**YOUR OBJECTIVE:** Take the lines from the one bearing "root_sleeve, root_core = neck_root()" to the one bearing "bpy.context.scene.collection.objects.link(empty)", inclusive, and reproduce them exactly; include no other line.

**PROVIDED RECORDS:**
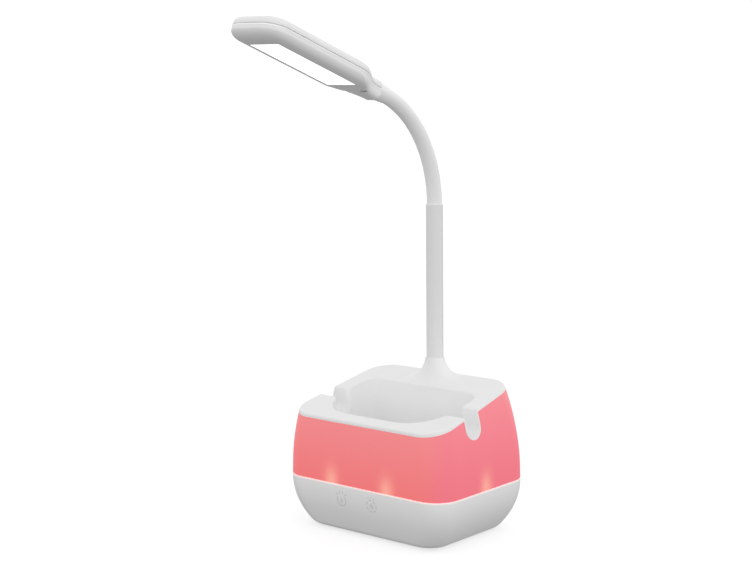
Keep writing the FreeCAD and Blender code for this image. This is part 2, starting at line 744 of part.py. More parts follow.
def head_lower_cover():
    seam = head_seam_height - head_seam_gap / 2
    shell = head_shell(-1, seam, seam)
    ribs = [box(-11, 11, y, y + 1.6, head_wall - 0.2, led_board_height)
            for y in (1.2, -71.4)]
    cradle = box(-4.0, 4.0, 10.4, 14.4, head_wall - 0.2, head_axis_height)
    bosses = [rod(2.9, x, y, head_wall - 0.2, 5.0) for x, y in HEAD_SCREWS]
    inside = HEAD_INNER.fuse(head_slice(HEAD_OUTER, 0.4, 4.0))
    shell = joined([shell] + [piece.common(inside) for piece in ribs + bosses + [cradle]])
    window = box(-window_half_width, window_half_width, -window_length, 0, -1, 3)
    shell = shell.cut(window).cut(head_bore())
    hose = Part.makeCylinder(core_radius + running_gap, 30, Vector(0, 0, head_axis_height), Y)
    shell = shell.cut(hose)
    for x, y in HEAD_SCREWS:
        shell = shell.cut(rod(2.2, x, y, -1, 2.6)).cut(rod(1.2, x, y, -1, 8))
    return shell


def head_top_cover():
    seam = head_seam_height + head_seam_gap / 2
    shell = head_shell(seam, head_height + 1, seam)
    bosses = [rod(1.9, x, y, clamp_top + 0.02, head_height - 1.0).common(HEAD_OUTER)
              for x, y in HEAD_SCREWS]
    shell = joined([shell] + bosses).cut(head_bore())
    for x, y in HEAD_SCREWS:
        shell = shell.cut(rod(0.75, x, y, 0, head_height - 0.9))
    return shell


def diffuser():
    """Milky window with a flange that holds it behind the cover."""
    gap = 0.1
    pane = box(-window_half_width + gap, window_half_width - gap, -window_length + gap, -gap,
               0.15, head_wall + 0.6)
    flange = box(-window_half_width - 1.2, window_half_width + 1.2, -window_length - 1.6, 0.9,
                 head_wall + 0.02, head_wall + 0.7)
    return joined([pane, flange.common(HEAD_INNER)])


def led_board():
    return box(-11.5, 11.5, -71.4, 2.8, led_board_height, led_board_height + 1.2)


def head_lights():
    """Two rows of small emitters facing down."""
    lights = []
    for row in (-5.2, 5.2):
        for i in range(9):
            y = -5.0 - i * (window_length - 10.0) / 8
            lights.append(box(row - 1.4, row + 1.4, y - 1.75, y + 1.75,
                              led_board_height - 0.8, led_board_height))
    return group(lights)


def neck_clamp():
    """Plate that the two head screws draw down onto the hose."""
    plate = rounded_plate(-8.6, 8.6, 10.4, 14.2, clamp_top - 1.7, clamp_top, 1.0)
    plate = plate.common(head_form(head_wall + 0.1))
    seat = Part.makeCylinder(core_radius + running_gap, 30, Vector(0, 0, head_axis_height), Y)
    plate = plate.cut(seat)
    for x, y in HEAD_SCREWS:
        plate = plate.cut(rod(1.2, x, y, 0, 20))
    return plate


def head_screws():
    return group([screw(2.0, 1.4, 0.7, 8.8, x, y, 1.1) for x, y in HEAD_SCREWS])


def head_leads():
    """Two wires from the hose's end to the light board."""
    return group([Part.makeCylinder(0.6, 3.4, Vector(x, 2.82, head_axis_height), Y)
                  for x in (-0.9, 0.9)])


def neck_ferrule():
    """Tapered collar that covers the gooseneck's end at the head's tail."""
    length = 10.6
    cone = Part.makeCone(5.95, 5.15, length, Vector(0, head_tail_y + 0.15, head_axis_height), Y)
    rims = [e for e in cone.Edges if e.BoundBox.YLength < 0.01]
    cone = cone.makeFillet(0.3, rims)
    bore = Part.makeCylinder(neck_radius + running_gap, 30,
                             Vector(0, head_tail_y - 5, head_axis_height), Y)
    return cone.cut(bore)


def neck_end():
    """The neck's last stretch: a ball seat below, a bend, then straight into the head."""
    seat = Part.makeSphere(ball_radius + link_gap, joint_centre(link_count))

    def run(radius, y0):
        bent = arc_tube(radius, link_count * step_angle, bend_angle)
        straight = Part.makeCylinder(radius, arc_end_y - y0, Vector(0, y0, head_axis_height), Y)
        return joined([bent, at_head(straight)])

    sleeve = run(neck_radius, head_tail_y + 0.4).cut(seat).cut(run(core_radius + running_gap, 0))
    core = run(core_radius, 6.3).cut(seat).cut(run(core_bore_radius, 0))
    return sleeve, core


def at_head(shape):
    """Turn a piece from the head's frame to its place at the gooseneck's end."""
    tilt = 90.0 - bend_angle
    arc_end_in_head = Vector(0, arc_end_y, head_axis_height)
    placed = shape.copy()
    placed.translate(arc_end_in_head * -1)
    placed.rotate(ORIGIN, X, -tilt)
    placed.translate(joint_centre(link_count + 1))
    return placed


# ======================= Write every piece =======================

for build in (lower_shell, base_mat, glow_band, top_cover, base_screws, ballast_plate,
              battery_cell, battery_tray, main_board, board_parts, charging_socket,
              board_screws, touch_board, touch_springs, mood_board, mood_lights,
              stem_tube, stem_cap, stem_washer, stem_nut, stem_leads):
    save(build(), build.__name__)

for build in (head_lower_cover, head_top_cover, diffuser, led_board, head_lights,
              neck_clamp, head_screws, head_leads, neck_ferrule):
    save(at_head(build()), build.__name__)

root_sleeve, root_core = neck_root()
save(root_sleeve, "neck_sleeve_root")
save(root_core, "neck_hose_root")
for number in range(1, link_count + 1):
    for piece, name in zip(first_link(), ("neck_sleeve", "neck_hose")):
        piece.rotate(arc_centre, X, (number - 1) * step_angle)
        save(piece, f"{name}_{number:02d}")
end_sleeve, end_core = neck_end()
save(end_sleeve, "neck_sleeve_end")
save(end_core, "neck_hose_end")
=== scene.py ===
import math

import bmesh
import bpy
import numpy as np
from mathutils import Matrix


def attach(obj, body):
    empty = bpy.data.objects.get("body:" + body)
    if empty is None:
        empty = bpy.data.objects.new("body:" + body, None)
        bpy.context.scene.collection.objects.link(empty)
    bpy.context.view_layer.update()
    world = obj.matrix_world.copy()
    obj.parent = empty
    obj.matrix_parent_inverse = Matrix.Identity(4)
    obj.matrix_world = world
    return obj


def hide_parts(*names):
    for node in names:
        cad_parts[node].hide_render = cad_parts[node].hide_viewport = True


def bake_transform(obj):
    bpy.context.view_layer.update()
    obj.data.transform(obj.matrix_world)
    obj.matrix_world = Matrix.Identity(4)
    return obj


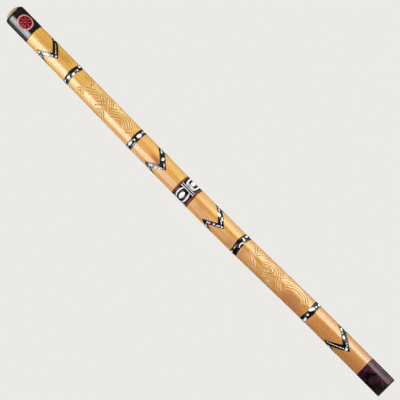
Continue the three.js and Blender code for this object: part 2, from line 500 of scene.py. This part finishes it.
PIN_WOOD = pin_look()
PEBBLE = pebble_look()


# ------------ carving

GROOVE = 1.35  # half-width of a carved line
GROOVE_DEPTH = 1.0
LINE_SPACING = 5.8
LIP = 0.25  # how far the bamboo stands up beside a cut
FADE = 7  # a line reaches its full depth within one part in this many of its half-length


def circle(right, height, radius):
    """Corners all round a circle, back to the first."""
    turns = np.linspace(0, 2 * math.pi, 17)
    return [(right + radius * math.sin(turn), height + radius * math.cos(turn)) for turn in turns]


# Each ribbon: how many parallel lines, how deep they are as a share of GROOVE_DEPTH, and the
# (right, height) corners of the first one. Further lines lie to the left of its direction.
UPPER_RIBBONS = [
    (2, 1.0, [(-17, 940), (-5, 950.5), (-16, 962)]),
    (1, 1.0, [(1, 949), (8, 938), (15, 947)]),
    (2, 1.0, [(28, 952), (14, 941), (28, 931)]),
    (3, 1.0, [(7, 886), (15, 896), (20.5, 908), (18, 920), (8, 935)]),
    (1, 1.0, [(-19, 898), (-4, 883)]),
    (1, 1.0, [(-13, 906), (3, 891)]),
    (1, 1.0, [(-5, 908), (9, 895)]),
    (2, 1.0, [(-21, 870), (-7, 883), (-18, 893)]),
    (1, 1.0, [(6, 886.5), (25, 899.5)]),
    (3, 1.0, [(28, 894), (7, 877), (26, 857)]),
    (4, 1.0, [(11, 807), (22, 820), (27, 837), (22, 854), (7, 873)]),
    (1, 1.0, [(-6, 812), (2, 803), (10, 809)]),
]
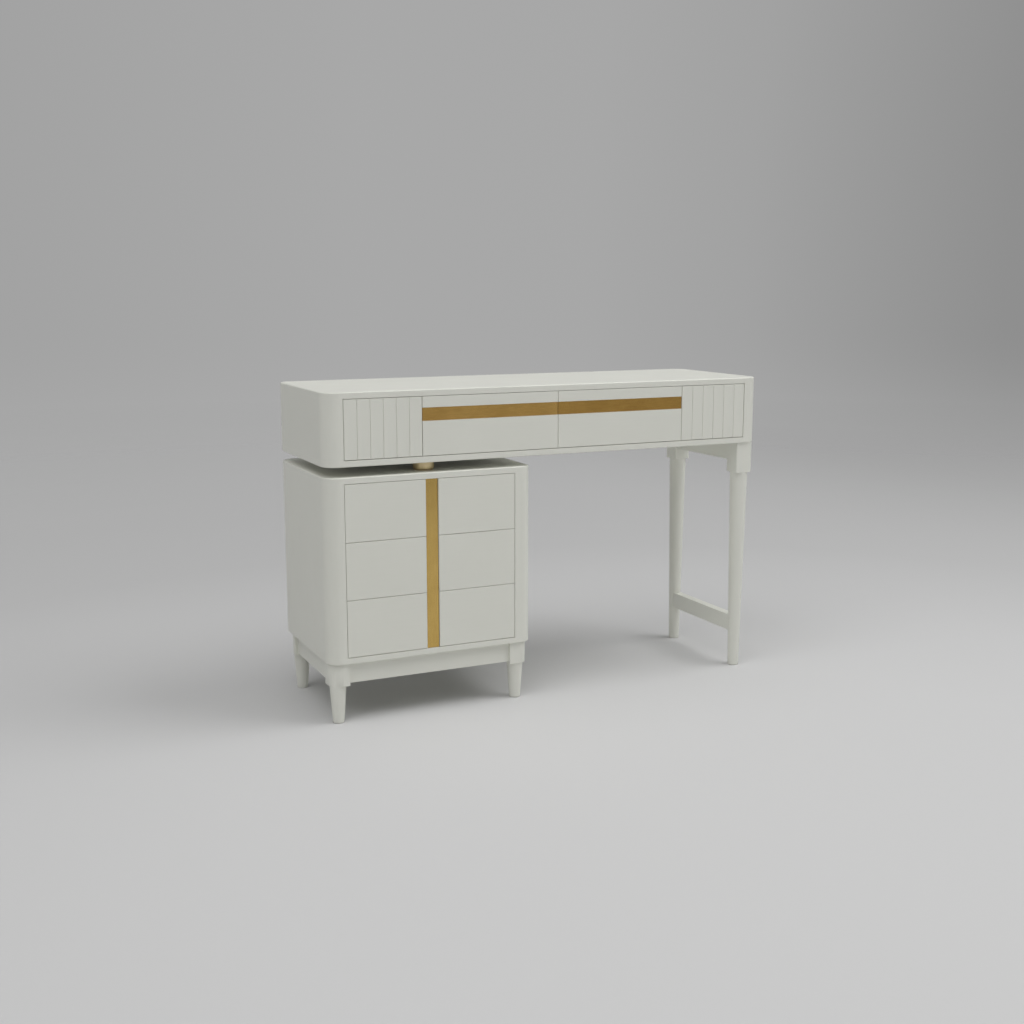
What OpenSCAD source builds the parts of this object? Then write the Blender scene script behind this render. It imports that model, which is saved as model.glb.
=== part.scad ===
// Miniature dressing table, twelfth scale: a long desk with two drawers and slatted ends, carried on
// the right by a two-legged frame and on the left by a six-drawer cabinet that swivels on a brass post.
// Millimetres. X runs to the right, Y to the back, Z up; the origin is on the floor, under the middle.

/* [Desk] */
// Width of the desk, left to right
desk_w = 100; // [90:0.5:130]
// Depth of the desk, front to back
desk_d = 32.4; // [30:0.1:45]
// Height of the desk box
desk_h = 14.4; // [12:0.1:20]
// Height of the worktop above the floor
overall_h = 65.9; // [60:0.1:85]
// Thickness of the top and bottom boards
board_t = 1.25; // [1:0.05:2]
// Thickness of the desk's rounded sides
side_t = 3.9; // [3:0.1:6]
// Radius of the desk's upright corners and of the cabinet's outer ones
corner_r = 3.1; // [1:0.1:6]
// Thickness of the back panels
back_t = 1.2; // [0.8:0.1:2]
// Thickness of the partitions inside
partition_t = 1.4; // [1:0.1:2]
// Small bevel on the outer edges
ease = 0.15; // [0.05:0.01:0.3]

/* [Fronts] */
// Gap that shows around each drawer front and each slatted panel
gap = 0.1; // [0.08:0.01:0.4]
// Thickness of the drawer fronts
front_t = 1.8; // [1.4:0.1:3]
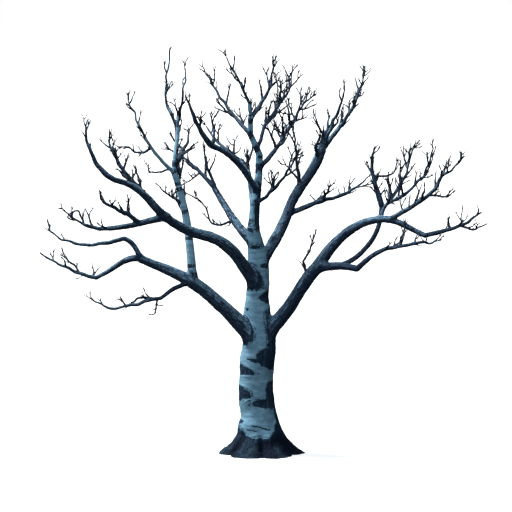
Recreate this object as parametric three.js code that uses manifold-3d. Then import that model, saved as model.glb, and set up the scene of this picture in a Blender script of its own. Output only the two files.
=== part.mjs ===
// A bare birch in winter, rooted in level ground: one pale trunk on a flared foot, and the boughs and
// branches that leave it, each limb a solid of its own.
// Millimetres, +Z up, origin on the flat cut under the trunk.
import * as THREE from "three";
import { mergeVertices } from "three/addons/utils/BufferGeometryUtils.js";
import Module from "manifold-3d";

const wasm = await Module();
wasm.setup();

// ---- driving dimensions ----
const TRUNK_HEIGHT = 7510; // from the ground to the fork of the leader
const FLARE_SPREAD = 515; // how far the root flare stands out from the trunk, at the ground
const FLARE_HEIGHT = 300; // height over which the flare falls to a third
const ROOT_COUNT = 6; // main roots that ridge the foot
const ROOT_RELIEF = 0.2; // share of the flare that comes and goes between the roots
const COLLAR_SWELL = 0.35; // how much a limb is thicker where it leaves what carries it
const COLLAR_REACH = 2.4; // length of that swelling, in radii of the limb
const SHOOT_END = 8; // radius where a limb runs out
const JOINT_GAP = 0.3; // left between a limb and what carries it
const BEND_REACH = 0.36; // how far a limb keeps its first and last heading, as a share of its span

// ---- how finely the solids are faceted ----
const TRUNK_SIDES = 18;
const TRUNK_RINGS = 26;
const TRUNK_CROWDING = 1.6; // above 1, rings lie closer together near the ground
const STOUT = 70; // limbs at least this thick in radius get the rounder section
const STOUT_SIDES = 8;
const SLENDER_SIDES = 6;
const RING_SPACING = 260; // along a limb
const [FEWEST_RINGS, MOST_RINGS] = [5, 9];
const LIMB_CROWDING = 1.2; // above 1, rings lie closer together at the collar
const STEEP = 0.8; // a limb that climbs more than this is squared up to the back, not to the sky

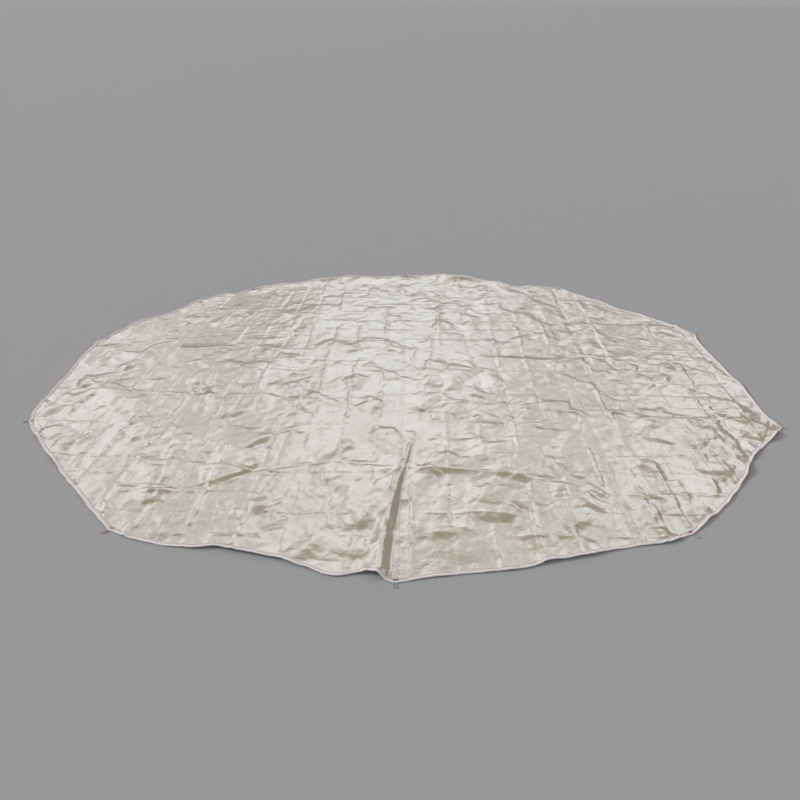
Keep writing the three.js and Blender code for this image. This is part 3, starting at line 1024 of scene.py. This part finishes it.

**RESPONSE TO THE TASK:**
root_sleeve, root_core = neck_root()
save(root_sleeve, "neck_sleeve_root")
save(root_core, "neck_hose_root")
for number in range(1, link_count + 1):
    for piece, name in zip(first_link(), ("neck_sleeve", "neck_hose")):
        piece.rotate(arc_centre, X, (number - 1) * step_angle)
        save(piece, f"{name}_{number:02d}")
end_sleeve, end_core = neck_end()
save(end_sleeve, "neck_sleeve_end")
save(end_core, "neck_hose_end")
=== scene.py ===
import math

import bmesh
import bpy
import numpy as np
from mathutils import Matrix


def attach(obj, body):
    empty = bpy.data.objects.get("body:" + body)
    if empty is None:
        empty = bpy.data.objects.new("body:" + body, None)
        bpy.context.scene.collection.objects.link(empty)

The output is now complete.